Being a weighted average, we should have $(p_{n,k}\ast 1)(x)=\sum_{j=0}^n p_{n,k}(y)=1$. So we want to write $1$ as a sum of polynomials of degree $n$. The easiest way to do this is to notice that $1=1-x+x$, hence $\displaystyle 1^n=(1-x+x)^n=\sum_{k=0}^n {n\choose k}(1-x)^{n-k}x^k$. Now we want to insert $f(x)$ in here somehow so that when $n$ is large, $(p_{n,k}\ast f)(x)$ will be approximately equal to $f(x)$. Now if you plot $\displaystyle{n\choose k}(1-x)^{n-k}x^k$, you will see that it is largest when $\frac{k}{n}\approx x$, and for large $n$ $\displaystyle{n\choose k}(1-x)^{n-k}x^k\approx 0$ when $\frac{k}{n}$ is far from $x$. So if we put $\displaystyle(p_{n,k}\ast f)(x)=\sum_{k=0}^n {n\choose k}(1-x)^{n-k}x^k f\Big(\frac{k}{n}\Big)$, then for large $n$ the summands are $\approx 0$ when $\frac{k}{n}$ is far from $x$, so they hardly contribute to the sum, hence for large $n$ $\displaystyle(p_{n,k}\ast f)(x)=\sum_{k=0}^n {n\choose k}(1-x)^{n-k}x^k f\Big(\frac{k}{n}\Big)\approx f(x)\sum_{k=0}^n {n\choose k}(1-x)^{n-k}x^k=f(x)$.

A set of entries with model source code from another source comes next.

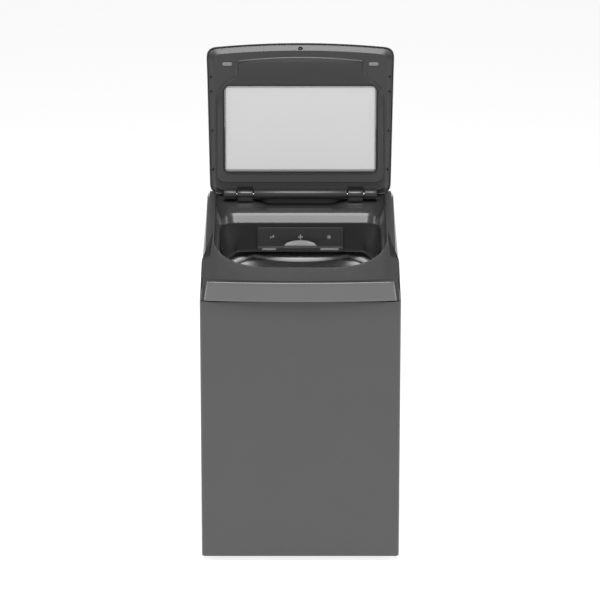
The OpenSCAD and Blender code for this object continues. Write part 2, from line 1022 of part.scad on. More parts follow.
module motor_stator() {
    top = tub_floor_z - bracket_t - 0.02;
    color("darkslategray")
        translate([0, motor_y, 0])
            difference() {
                translate([0, 0, top - 100])
                    cylinder(r = stator_r, h = 100);
                translate([0, 0, top - 96])
                    cylinder(r = rotor_r + rotor_gap, h = 84);
                translate([0, 0, top - 110])
                    cylinder(r = 8 + fit, h = 105);
            }
}

module motor_rotor() {
    top = tub_floor_z - bracket_t;
    color("silver")
        translate([0, motor_y, 0]) {
            translate([0, 0, top - 93])
                cylinder(r = rotor_r, h = 78);
            translate([0, 0, belt_z - 14])
                cylinder(r = 8, h = top - 8 - belt_z + 14);
        }
}

module pulley(pitch_r, bore_r) {
    rotate_extrude($fn = 96)
        polygon([[bore_r, -12], [pitch_r - belt_t - 2, -12], [pitch_r - belt_t - 2, -9], [pitch_r + 2, -9],
                 [pitch_r + 2, -belt_w / 2 - play], [pitch_r - belt_t, -belt_w / 2 - play],
                 [pitch_r - belt_t, belt_w / 2 + play], [pitch_r + 2, belt_w / 2 + play],
                 [pitch_r + 2, 9], [bore_r, 9]]);
}

module motor_pulley() {
    color("silver")
        translate([0, motor_y, belt_z])
            pulley(motor_pulley_r, 8);
}

module drive_pulley() {
    color("silver")
        translate([0, y_mid, belt_z])
            pulley(drive_pulley_r, shaft_r - fit);
}

module belt_2d(radial) {
    hull() {
        translate([0, y_mid])
            circle(drive_pulley_r + radial, $fn = 96);
        translate([0, motor_y])
            circle(motor_pulley_r + radial, $fn = 96);
    }
}

module drive_belt() {
    color("black")
        translate([0, 0, belt_z - belt_w / 2])
            linear_extrude(belt_w)
                difference() {
                    belt_2d(0);
                    belt_2d(-belt_t + play);
                }
}

module clutch_actuator() {
    color("white")
        translate([-134, y_mid - 30, tub_floor_z - 46])
            cube([48, 60, 46 - bracket_t - 0.1]);
}

module drain_pump() {
    color("black")
        difference() {
            union() {
                translate([drain_x, pump_y, tub_floor_z - 76])
                    cylinder(r = pump_r, h = 76 - eps);
                translate([drain_x, pump_y, drain_z])
                    rotate([-90, 0, 0])
                        cylinder(r = drain_r, h = pump_r + 30);
            }
            translate([drain_x, pump_y + pump_r - 6, drain_z])
                rotate([-90, 0, 0])
                    cylinder(r = drain_r - 2.5, h = 100);
        }
}

// ---- basket ----

module basket() {
    color("silver")
        translate([0, y_mid, 0])
            rotate_extrude($fn = 128)
                polygon([[tube_r, basket_floor], [basket_r - 12, basket_floor], [basket_r, basket_floor + 12],
                         [basket_r, basket_top - balance_h + 6], [basket_r - basket_wall, basket_top - balance_h + 6],
                         [basket_r - basket_wall, basket_floor + 13], [basket_r - 13, basket_floor + 2],
                         [tube_r, basket_floor + 2]]);
}

module balance_ring() {
    z0 = basket_top - balance_h;
    color("gray")
        translate([0, y_mid, 0])
            rotate_extrude($fn = 128)
                polygon([[balance_in + 4, z0], [basket_r - basket_wall - 0.05, z0],
                         [basket_r - basket_wall - 0.05, z0 + 6.1], [basket_r + 2, z0 + 6.1],
                         [basket_r + 2, basket_top - 4], [basket_r - 2, basket_top],
                         [balance_in + 8, basket_top], [balance_in, basket_top - 8],
                         [balance_in, z0 + 4]]);
}

module basket_hub() {
    color("gray")
        translate([0, y_mid, 0])
            difference() {
                union() {
                    translate([0, 0, basket_floor - 12])
                        cylinder(r = 110, h = 12 - eps);
                    translate([0, 0, tub_floor_z - bracket_t - 94])
                        cylinder(r = tube_r, h = basket_floor + 5 - tub_floor_z + bracket_t + 94);
                }
                cylinder(r = shaft_r, h = big);
            }
}

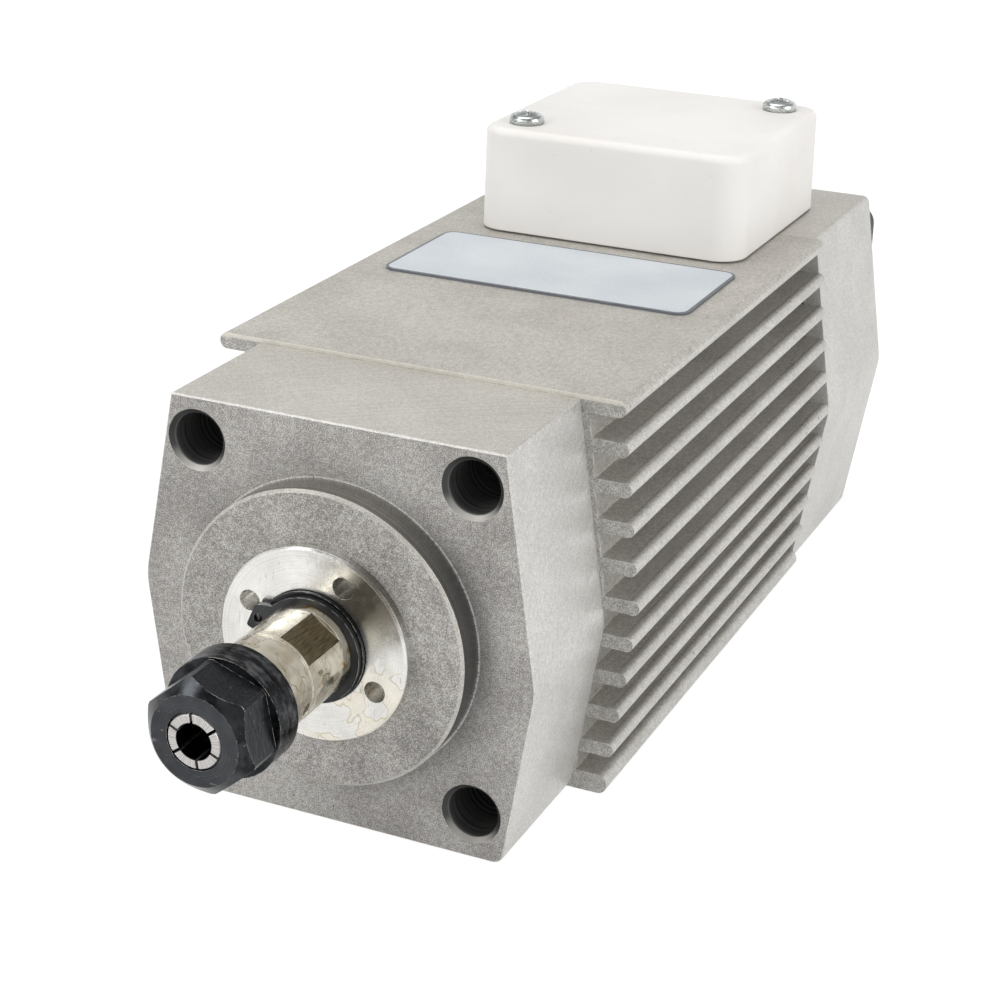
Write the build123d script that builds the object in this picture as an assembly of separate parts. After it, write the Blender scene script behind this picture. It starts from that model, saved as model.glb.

To elaborate on why, for large $n$, $\displaystyle{n\choose k}(1-x)^{n-k}x^k$ is largest when $\frac{k}{n}\approx x$, you may want to read about the random walk if you don't already know it, but I will explain. Let's say you are dizzy, or in some confused state (it's usually said that you are drunk) and you are taking steps left and right, with a probability $x$ of going to the right, $1-x$ of going to the left, with each step. If you take a total of $n$ steps, then the probability of $k$ of those being to the right is $\displaystyle{n\choose k}(1-x)^{n-k}x^k$. Now $\frac{k}{n}$ is just the ratio of steps taken to the right to the number of steps taken in total. Now the probability of taking $k$ steps to the right is going to be highest when the ratio of steps taken to the right to the total number of steps taken is just equal to the probability of taking a step to the right; this is because you should expect that the number of steps taken to the right compared to the total number of steps taken is just the probability of going to the right, ie. when $\frac{k}{n}\approx x$. When the ratio of steps taken to the right to the total number of steps is far from the probability of going right, then $\displaystyle{n\choose k}(1-x)^{n-k}x^k$ will be $\approx 0$. And when you increase $n$ to a very large number, it becomes increasingly unlikely that you deviate from what should happen, this is the content of the law of large numbers, so these approximations get better and better.
Solution 2:
Here's my humble opinion. We want that the polynomials are dense in $C([a,b])$ so we use the Berstein polynomials to constructively do this. This isn't the only way (surely) but we showed one instance. We like this result because it gives us different information than Taylor's theorem; which states that a function with sufficiently many derivatives can be approximated locally by its Taylor polynomial. So we get pointwise convergence with Taylor's theorem; however, the Weierstrass approximation theorem applies to a continuous function which may not even be differentiable and states we can get uniform convergence (i.e. there is a global polynomial approximation on the whole interval). Its especially nice for applied mathematicians because it allows us to say, "Its okay if my function is rough, I can approximate it as best as I wish on the entire interval with functions who have better properties which I can analyze using a computer."
Solution 3:
Fix an interval $[a,b]$. A slightly famous problem asks to find the Riemann integrable $f$ over $[a,b]$ such that $$\int_a^b x^n f(x)dx=0$$ for each $n=0,1,2,\ldots$ implies that $f$ vanishes identically. The Weierstrass Approximation Theorem gives a positive answer: continuous functions are in such collection. The Weierstrass Approximation Theorem is also used to prove the Stone--Kakutani theorem, which in turn gives the famous Stone Weierstrass theorem, a generalization of Weierstrass' theorem.
As a personal comment, I don't think the proof using Berstein polynomials is "artificial" ---on the contrary, I think it quite sweet and interesting, and is certainly motivated from a probabilistic point of view. The proof indeed has a probabilistic flavour, and is relatively simple in comparison to other proofs, and more memorable.